[TASK GOAL] The lines below are to be quoted exactly, from the first through the one that contains "the frame tilts.".

[DATA PROVIDED]
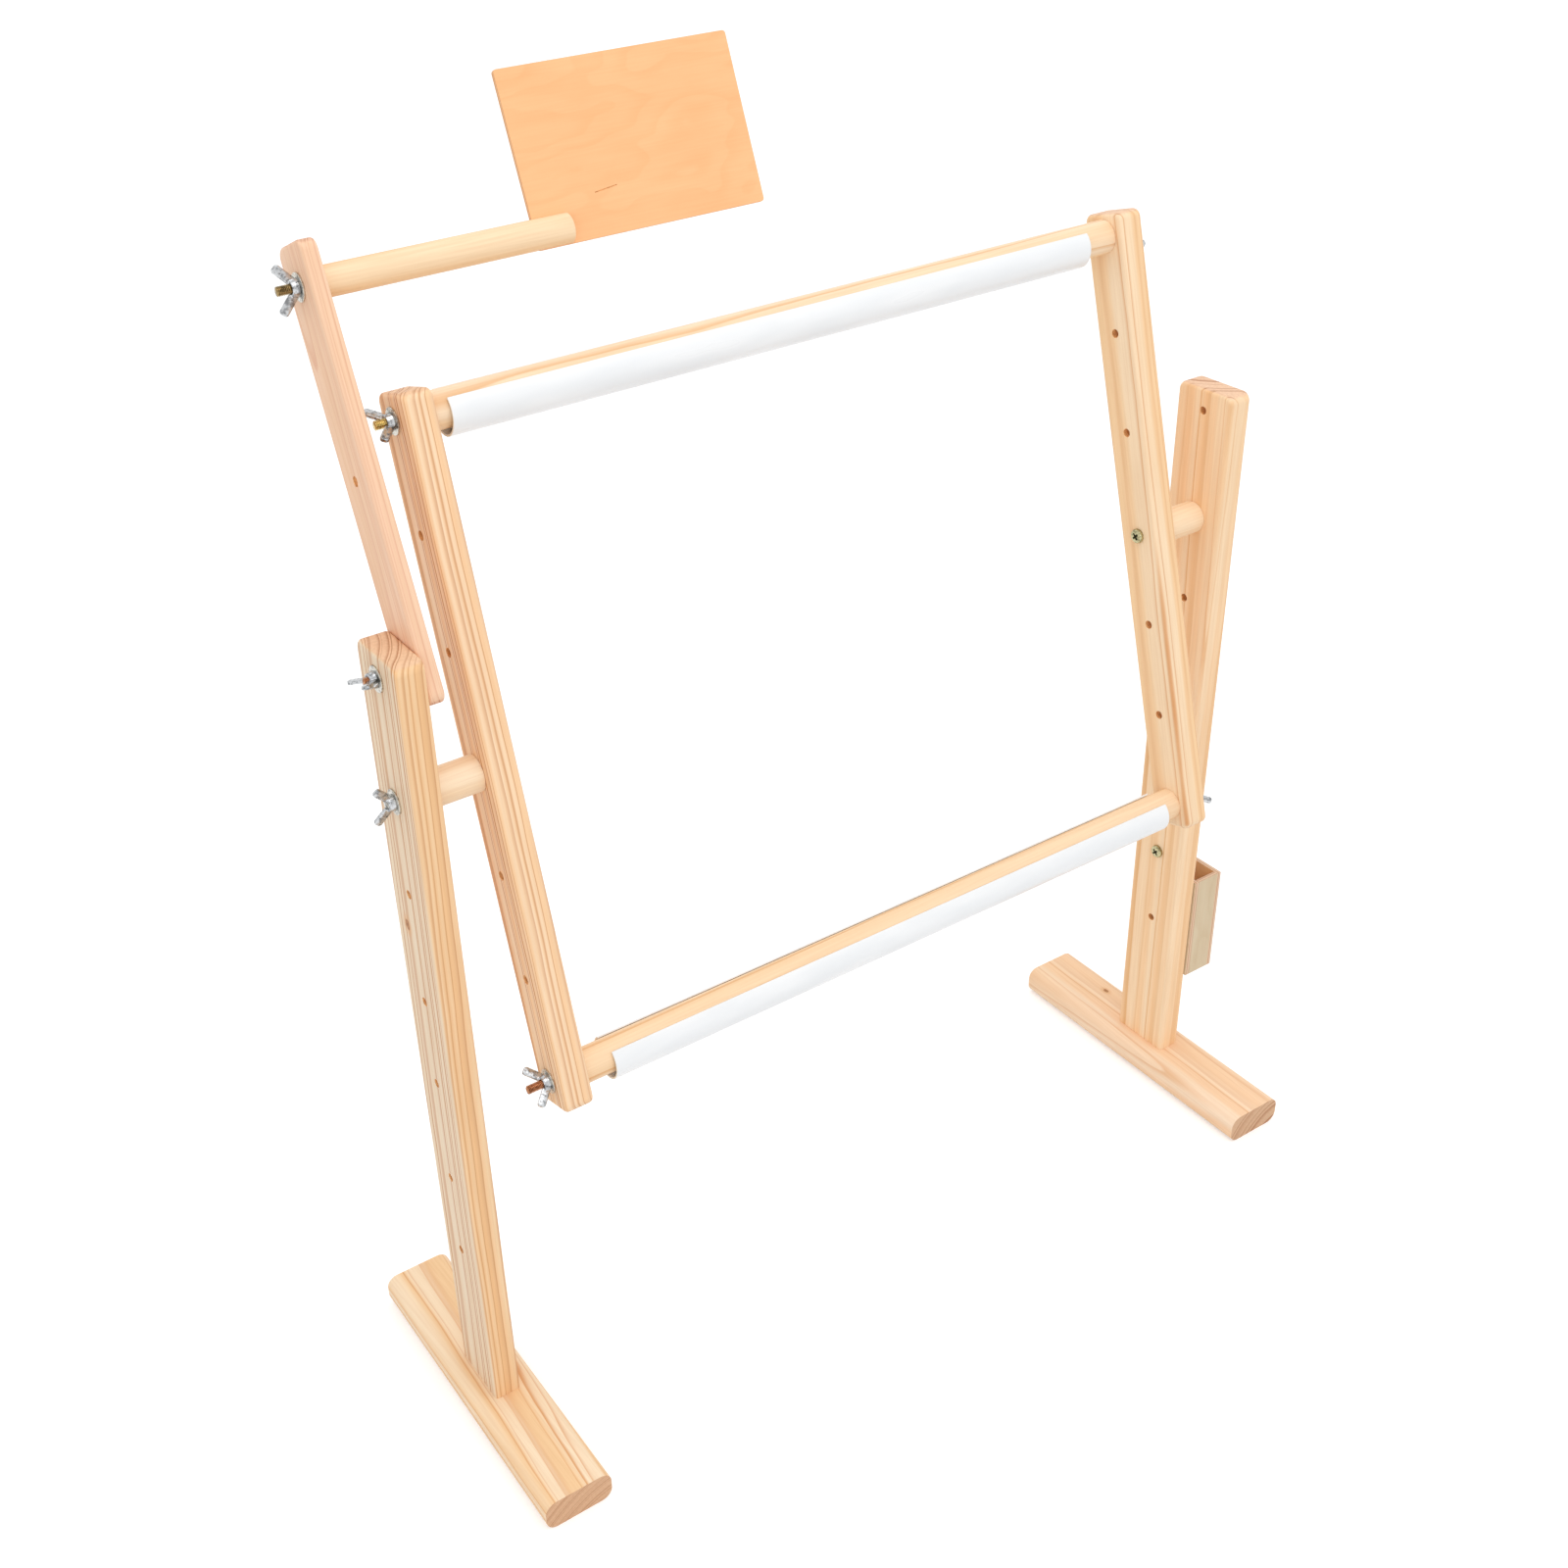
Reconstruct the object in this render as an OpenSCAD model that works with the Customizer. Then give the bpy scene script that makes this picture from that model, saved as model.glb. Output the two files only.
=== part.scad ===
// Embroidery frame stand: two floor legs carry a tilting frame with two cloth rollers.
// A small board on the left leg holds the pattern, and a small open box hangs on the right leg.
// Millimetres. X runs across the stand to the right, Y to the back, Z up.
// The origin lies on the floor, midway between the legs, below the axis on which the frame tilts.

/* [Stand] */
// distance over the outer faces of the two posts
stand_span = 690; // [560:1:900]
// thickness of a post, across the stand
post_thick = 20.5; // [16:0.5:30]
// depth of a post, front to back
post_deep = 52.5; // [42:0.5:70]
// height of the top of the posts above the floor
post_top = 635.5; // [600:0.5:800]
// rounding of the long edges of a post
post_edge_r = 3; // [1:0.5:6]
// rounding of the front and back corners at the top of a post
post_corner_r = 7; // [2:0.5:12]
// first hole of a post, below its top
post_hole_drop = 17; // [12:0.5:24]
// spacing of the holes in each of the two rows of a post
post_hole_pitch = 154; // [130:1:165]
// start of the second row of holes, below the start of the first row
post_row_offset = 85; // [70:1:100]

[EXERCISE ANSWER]
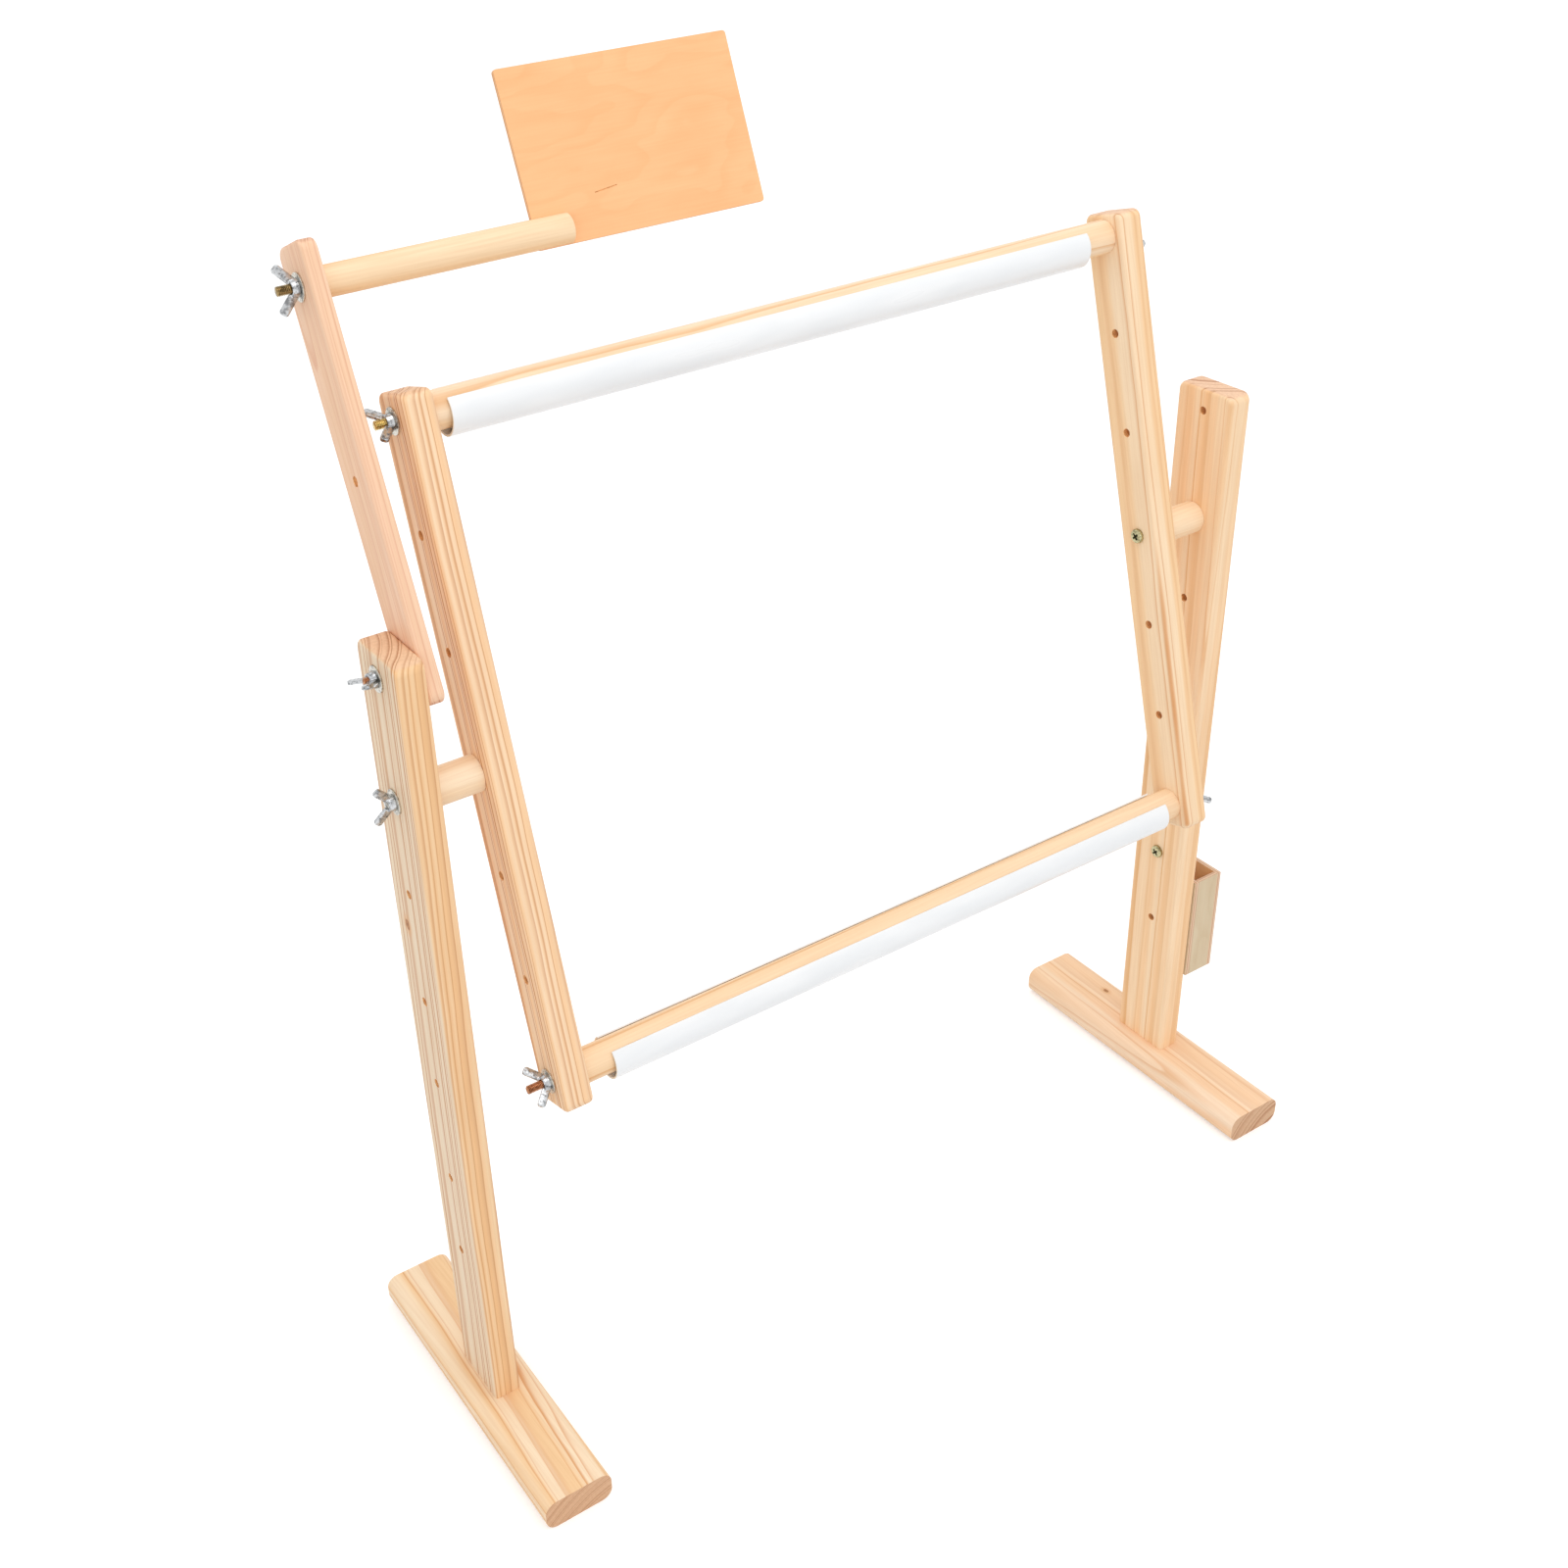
Reconstruct the object in this render as an OpenSCAD model that works with the Customizer. Then give the bpy scene script that makes this picture from that model, saved as model.glb. Output the two files only.
=== part.scad ===
// Embroidery frame stand: two floor legs carry a tilting frame with two cloth rollers.
// A small board on the left leg holds the pattern, and a small open box hangs on the right leg.
// Millimetres. X runs across the stand to the right, Y to the back, Z up.
// The origin lies on the floor, midway between the legs, below the axis on which the frame tilts.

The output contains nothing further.